- Born: Suzanne Jackson 22 October 1984 (age 41) Dublin, Ireland
- Spouse: Dylan O’Connor ​(m. 2017)​

= Suzanne Jackson (blogger) =

Irish writer

Suzanne Jackson O'Connor(born 22 October 1984, Dublin) is an Irish television presenter, blogger and businessperson. She is the creator of the blog SoSueMe.

==Career==
Jackson began blogging in 2010. By 2013, she left her job and began working full-time on her blog. In 2016, she released a range of beauty products called 'SoSu Cosmetics'. She has been criticised following reports that her range of cosmetics is produced through private labelling, but she says this is not true. In 2018, Jackson launched a second tan brand, 'Dripping Gold'. In 2020 her company, Cohar Ltd, reported profits of €2.12m.

In July 2022, Jackson announced her plans to step down as CEO of her beauty brand, 'SoSu Cosmetics' and tan brand 'Dripping Gold'. In October 2022, she named Caroline Dalton as her successor.

== Media career ==
In April 2019, Jackson appeared as a guest on The Late Late Show.

In 2020, Jackson began co-hosting the RTÉ makeover show, The Style Counsellors alongside influencer, Eileen Smith. The show returned for a second season in 2021 and a third in 2022 with Jackson assuming main hosting duties and Smith taking a smaller role due in part to social distancing regulations around COVID-19 and Smith's age. A fourth season is due to air in 2023.
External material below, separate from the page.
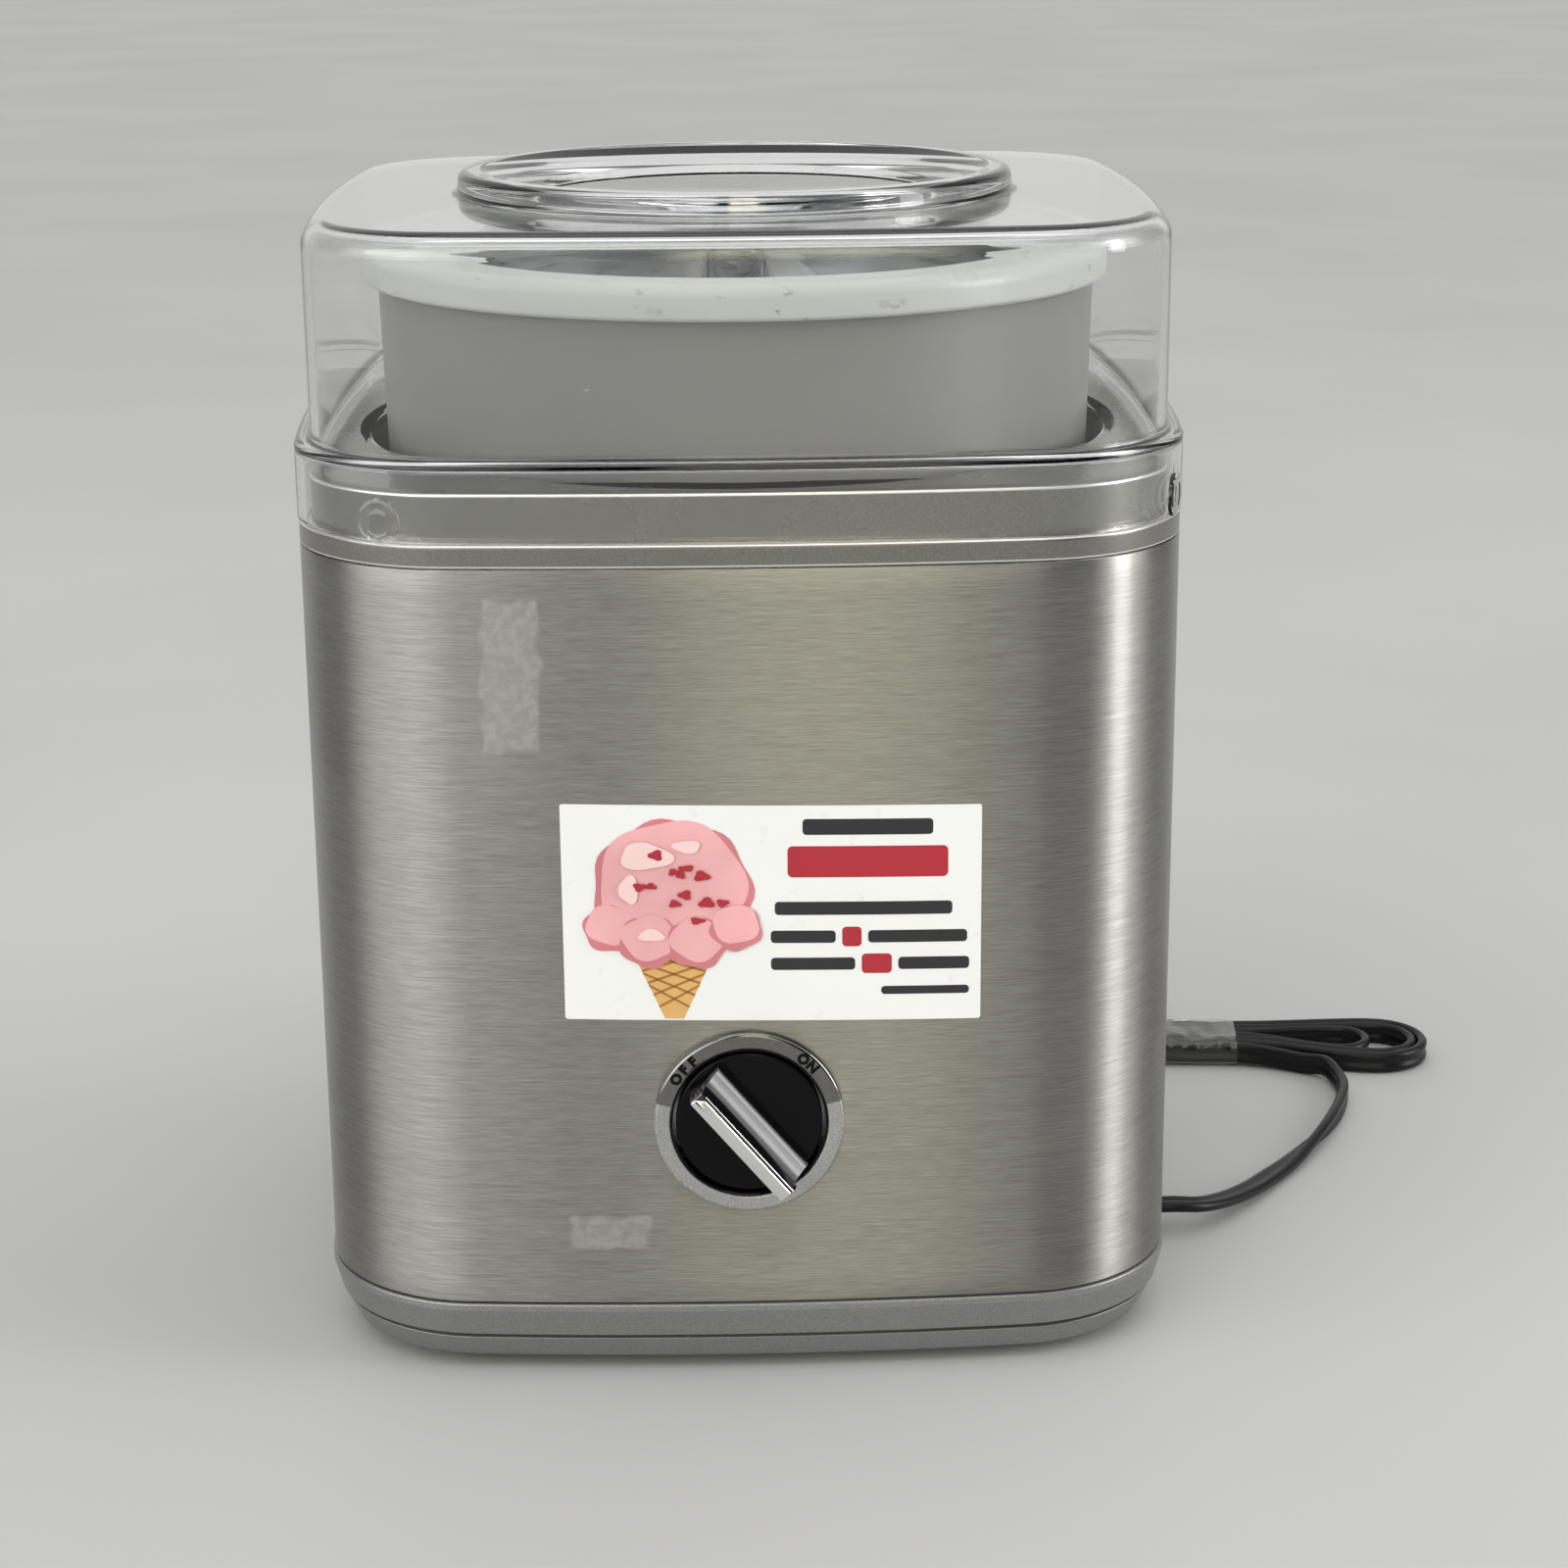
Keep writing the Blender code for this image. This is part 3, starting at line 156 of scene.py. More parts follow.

In January 2023, Jackson became a contestant in the sixth series of Dancing with the Stars. She was partnered with new professional, Michael Danilczuk. While participating in the show, Jackson scored the highest score ever (30) in the show's history for the rumba and samba. Jackson and Danilczuk reached the final, eventually finishing as joint runners-up to Carl Mullan and Emily Barker.

== Personal life ==
Jackson grew up in Skerries, County Dublin. In 2017 she married Dylan O'Connor. Her wedding was covered by Irish news and media outlets with pictures in RSVP Magazine. As of 2019, the couple live in Malahide. In May 2021, Jackson announced her plans to emigrate to Portugal. One month later, in June 2021, Jackson announced that she was to remain living in Ireland.